The next morning Dave Caplow took us to their plant and were showed around.  We were  presented the story of the GG 4 C-l.  We then visited Hartford Power and Light plant and saw a GG 4 running.  In the afternoon we all flew in the Lear Jet to Calgary, Canada, but had to stop at Green Bay,Wisconsin to re fuel as we now had a strong head wind and could only fly at about 450 miles per hour.  We had a long day so after dinner we all turned in.  January 30th, the next day, we got up, went to the airport and took an Aztec Piper twin engine prop plane to the Princess Station and saw another GG4 C-1 jet pumping gas.  On the side, the operators said they preferred the GE LM2500 much better than the GG 4.  We then went back and caught the GE Falcon Fan Jet to San Francisco and checked in at the St. Francis Hotel, ate at the Fisherman's Wharf and then went to bed.

The next morning we drove to the Dow Chemical plant and talked with the operators there about their GG 4s – 9 units they had.   It was then back to the airport to fly in the Falcon to Glendale, California.  Most of us were tired, but Arne Erichen and Bernie Evans took off and toured Hollywood.  This was a big  thrill to them because of the movies they had seen.  The next morning we visited the City of Glendale Power Plant.  This plant had a Curtiss Wright power turbine installed driven by a GG 4.  The operators told us about having bleed valve and control problems.

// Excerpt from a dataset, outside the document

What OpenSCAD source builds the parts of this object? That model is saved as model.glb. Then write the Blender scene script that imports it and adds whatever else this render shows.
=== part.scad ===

It was now Saturday, February 1st, the next morning.  We went to the airport and flew back to Houston, Texas on the same GE Falcon Jet.  Carolyn met us at the airport, terminal A.  Boy, was I ever so glad to be home again, but I still had all my trip reports to write up.  But first it was another party at Bob Bolfing's house and so we got home about l:00 in the morning.  In the morning we went to late church and then took Bernie Evans and Arne Erichen to NASA in the early afternoon and to the famous Asrodomed Stadium.